Mais force est d’admettre qu’en cette fin des années soixante les vrais amateurs de musique classique andalouse n’étaient pas légion dans la patrie de Sidi Belkacem et de Sidi Saïd et que numériquement parlant, leur densité ne saurait soutenir la comparaison avec les « mordus » de la musique chaâbie.

Cela est un fait bien établi. Que de fois ai-je relevé que parmi ceux qui se disaient tout acquis à la « cause » andalouse, un grand nombre d’entre eux l’étaient beaucoup plus par snobisme que par une passion réelle pour cette forme d’expression artistique. D’ailleurs j’en aurai bientôt la confirmation lorsque le Nadi amorcera son virage historique dans la voie de la diffusion et de la divulgation de cette musique savante. A présent nous n’en sommes pas encore là.

Néanmoins il serait pour le moins malhonnête de dissimuler ou de ne pas reconnaître le rôle éminent de pionnier joué dans ce domaine par des hommes admirables comme Dahmane BENACHOUR de Blida, Abderrahmane BELHOCINE d’Alger et Si Habib BENTRIA de Mostaganem entre autres dans ce travail de préparation du terrain pour un avenir pas très lointain et la réalisation de vieux rêves considérés encore comme insensés par les plus optimistes.

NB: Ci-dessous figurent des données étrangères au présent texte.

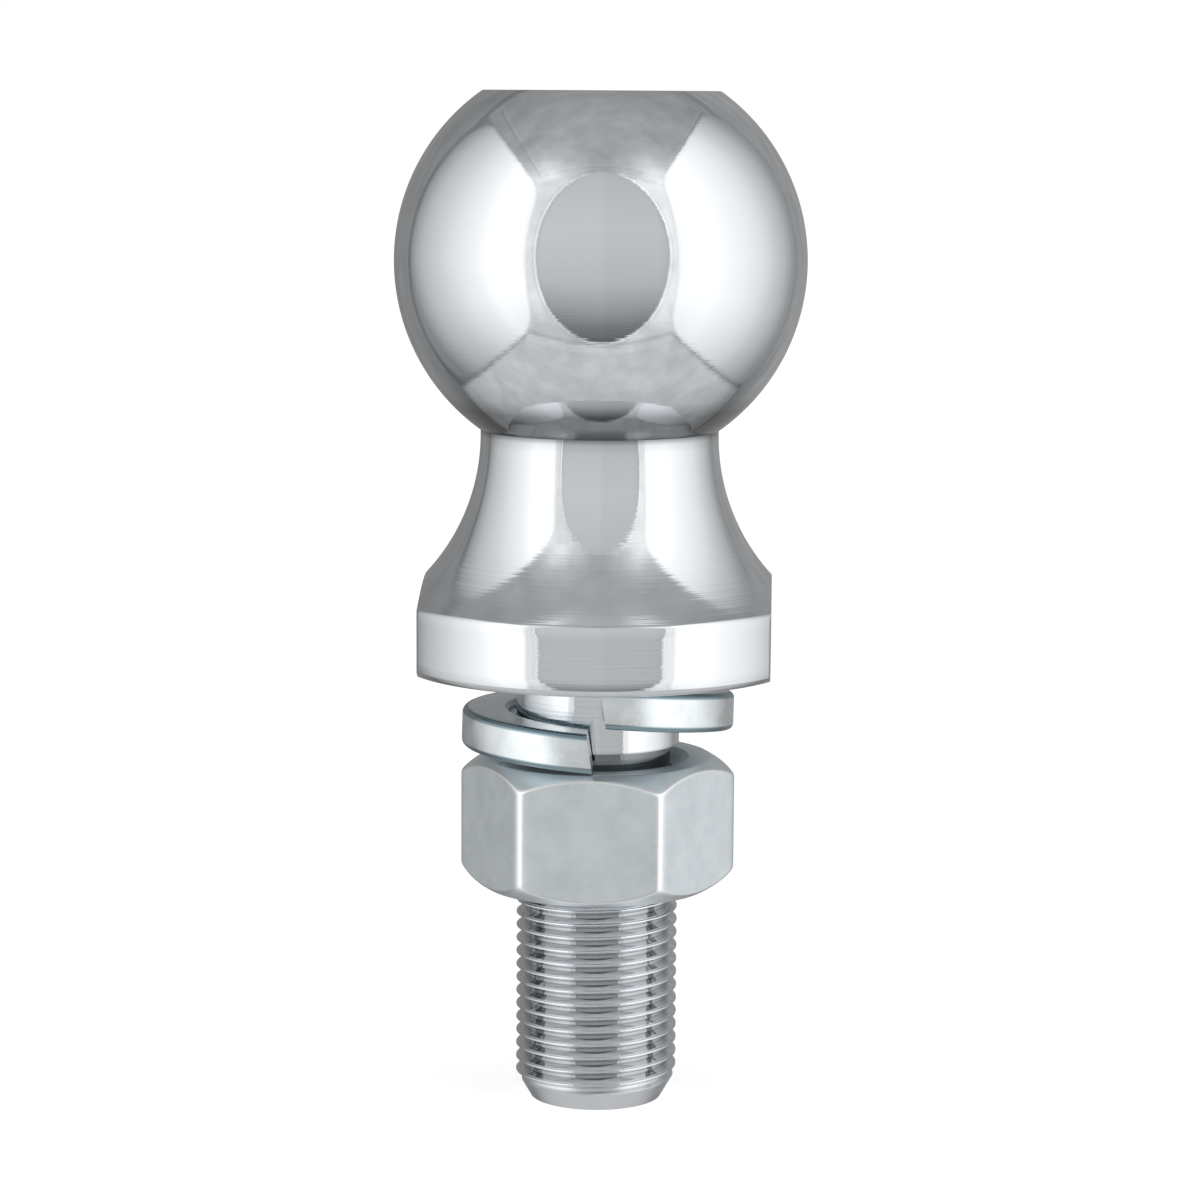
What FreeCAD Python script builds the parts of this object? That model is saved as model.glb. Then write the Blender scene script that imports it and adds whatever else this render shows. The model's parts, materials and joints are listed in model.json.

Ils auront eu le mérite de façonner le terreau dans lequel viendrait bientôt s’implanter le souffle encore chaud de la vieille Andalousie des ancêtres, si lointaine et si proche à la fois.

De ce point de vue, ils ont accompli un travail psychologique, sociologique et sensoriel d’une importance capitale en forgeant un public de plus en plus intéressé et réceptif aux magnifiques arabesques toute en couleurs qui ornent les mille et une facettes de la nouba andalouse.